I wonder now what college men Would think of curfew (was it ten?).

There would today be demonstrations And innumerable orations To show their lack of veneration For the older generation.

In our day - it was different then, We were sensible young men.

The world, we knew, was in a mess But we were ready, let's confess, To put it right when we took charge.

How does it look now by and large?

Portland, Me.

Short-Changed

TO THE EDITOR:

On receiving the January issue of the ALUMNI MAGAZINE I looked with some anticipation for an account of the football game at Princeton. You know what I found!

It seems to this voice crying from the wilderness that if other games in the season are worthy of a write-up, surely the Princeton game, which from the score must have been quite an epic, was deserving of the same treatment.

Calgary, Canada

The Band Program (Concluded)

TO THE EDITOR:

I read with dismay and deep concern the two letters published in the January issue telling of the affair between-the-halves at the Dartmouth-Princeton game last fall.

can find no other mention of this spectacle in that issue of the MAGAZINE. NO comment, either for or against, from any of the Administrative Staff, the Faculty, the Band, or the present Student Body.

If those two letters tell the story with reasonable accuracy, surely someone in the College community with brothers or relatives fighting or perhaps dying under Soviet-supplied weapons would want to know how the Dartmouth Band could publicly praise the Soviet Union.

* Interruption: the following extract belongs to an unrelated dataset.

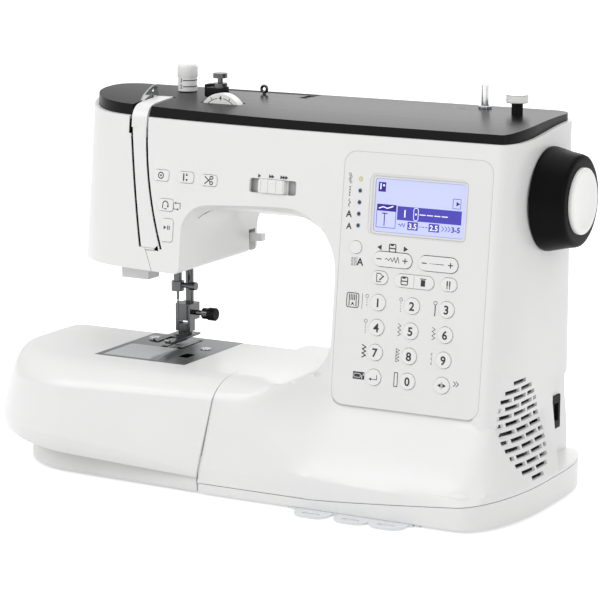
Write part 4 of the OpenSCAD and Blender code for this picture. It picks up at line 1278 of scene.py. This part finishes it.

And so do I.

New Castle, Pa.

TO THE EDITOR:

A Wah-Hoo-Wah for Geoffrey Azoy, Princeton, and Bob Scott '62 for their forthright criticism of the unusually poor taste of the Dartmouth Band programming a salute to the USSR.

After the mealy-mouthed manner in which the matter of misconduct by students at the Wallace meeting was handled it is not surprising that the college administration should try to be all things to all people. ...

"Whither the wind bloweth there is my path." And that leads only to a loss of traditions and ultimately to a loss of the freedoms which so many of our predecessors at Dartmouth and in fact our contemporaries and younger have paid the highest price to protect.